A Self-Supervised and Cross-Design Netlist Power Model for Time-Based Layout Power Analysis

Accurate power prediction in VLSI design is crucial for effective power optimization, especially as designs get transformed from gate-level netlist to layout stages. However, traditional accurate power simulation requires time-consuming back-end processing and simulation steps, which significantly impede design optimization. To address this, we propose ATLAS, which can predict the ultimate time-based layout power for any new design in the gate-level netlist. In addition, we extend ATLAS to support power prediction using only RTL-stage toggle information, further increasing its applicability and efficiency. To the best of our knowledge, ATLAS is the first work that supports both time-based power simulation and general cross-design power modeling. It achieves such general time-based power modeling by proposing a new pre-training and fine-tuning paradigm customized for circuit power.
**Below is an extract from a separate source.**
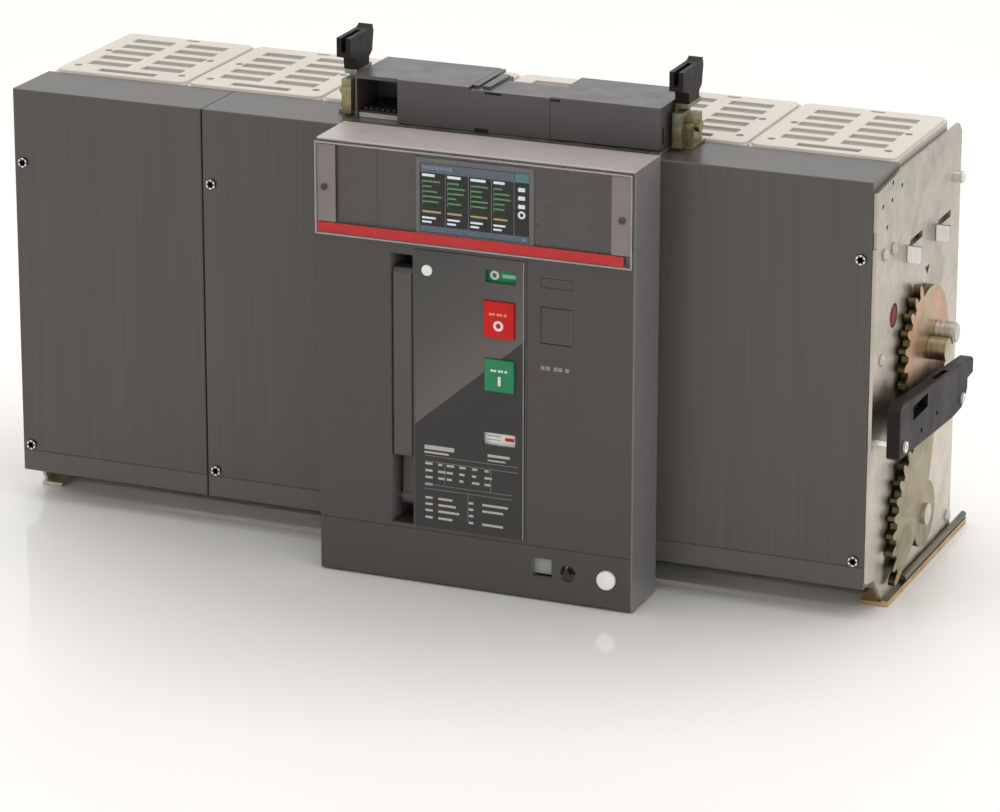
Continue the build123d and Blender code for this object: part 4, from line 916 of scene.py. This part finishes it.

Targeting golden per-cycle layout power from commercial tools, our ATLAS achieves the average mean absolute percentage error (MAPE) of only 5.41%, 3.79%, and 7.51% for the clock tree, register, and combinational power groups, respectively, without any layout information. Overall, the average MAPE for the total power of the entire design is 3.05%, and the inference speed of a workload is significantly faster than the standard flow of commercial tools. Furthermore, ATLAS can bypass the time-consuming signal propagation process, and when using only RTL-stage toggle information, achieves a total power MAPE as low as 5.00%.